[Start of GIVEN INFORMATION]

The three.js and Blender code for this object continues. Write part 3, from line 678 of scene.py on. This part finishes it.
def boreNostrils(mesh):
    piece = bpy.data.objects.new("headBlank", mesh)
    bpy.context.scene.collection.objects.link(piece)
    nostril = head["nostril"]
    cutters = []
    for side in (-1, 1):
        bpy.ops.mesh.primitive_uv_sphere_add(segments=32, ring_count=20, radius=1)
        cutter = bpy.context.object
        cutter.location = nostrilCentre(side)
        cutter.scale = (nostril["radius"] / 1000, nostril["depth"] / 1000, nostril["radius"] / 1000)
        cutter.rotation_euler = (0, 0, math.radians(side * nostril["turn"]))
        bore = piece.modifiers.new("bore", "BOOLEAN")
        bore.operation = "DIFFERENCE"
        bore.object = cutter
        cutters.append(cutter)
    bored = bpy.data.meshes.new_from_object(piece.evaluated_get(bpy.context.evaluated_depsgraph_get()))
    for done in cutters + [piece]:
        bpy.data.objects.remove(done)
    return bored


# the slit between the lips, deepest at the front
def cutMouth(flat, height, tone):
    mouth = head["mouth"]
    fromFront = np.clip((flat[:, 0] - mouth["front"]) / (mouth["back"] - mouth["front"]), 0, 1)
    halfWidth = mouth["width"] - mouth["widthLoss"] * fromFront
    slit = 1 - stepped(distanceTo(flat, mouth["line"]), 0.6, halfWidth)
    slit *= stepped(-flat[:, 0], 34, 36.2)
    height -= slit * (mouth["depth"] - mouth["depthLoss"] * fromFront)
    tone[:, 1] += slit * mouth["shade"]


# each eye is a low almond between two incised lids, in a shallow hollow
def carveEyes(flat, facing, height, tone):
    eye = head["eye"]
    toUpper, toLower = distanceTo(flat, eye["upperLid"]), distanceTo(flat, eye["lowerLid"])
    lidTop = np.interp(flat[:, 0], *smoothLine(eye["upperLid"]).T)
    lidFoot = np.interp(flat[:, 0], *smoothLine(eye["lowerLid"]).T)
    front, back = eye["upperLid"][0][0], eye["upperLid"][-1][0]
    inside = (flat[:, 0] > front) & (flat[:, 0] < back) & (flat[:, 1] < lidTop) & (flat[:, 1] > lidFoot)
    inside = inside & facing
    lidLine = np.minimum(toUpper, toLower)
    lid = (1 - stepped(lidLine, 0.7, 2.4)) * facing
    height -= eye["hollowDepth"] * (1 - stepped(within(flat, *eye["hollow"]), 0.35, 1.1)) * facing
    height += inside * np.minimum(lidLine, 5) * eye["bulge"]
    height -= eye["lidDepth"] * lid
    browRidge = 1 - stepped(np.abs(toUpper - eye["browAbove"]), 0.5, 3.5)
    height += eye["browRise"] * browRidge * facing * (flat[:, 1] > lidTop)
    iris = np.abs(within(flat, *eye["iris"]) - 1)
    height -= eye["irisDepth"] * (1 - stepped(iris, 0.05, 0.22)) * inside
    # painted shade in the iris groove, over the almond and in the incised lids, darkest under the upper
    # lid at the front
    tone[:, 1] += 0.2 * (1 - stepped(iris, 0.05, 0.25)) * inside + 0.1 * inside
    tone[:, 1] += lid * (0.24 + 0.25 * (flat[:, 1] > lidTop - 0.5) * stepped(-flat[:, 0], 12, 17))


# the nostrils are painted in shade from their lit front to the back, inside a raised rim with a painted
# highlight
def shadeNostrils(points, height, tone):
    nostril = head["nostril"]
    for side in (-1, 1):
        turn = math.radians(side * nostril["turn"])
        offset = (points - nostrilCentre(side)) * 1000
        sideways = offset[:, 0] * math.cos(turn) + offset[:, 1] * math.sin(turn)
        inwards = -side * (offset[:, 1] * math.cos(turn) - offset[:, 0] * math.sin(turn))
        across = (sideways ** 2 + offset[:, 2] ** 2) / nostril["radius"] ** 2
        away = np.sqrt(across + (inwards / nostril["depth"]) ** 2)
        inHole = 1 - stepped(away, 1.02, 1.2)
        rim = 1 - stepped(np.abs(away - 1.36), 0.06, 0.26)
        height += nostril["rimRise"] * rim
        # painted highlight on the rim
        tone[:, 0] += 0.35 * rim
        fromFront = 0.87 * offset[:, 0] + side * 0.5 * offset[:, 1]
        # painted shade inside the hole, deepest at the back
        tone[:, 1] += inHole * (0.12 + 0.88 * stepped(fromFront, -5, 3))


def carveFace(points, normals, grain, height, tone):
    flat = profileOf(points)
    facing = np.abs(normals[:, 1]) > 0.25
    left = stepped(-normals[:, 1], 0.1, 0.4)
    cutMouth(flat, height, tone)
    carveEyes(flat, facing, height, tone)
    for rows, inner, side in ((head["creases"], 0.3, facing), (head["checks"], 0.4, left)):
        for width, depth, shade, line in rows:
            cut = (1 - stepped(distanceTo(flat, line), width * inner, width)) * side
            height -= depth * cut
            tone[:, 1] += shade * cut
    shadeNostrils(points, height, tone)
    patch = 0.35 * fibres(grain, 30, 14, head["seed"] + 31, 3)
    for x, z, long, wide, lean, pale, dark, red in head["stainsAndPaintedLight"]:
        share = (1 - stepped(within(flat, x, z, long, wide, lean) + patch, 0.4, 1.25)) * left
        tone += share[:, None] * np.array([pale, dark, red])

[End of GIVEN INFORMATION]

WHAT YOU ARE ASKED TO DO: Pick out all lines containing the string "scene".

EXPECTED OUTPUT:
The three.js and Blender code for this object continues. Write part 3, from line 678 of scene.py on. This part finishes it.
    bpy.context.scene.collection.objects.link(piece)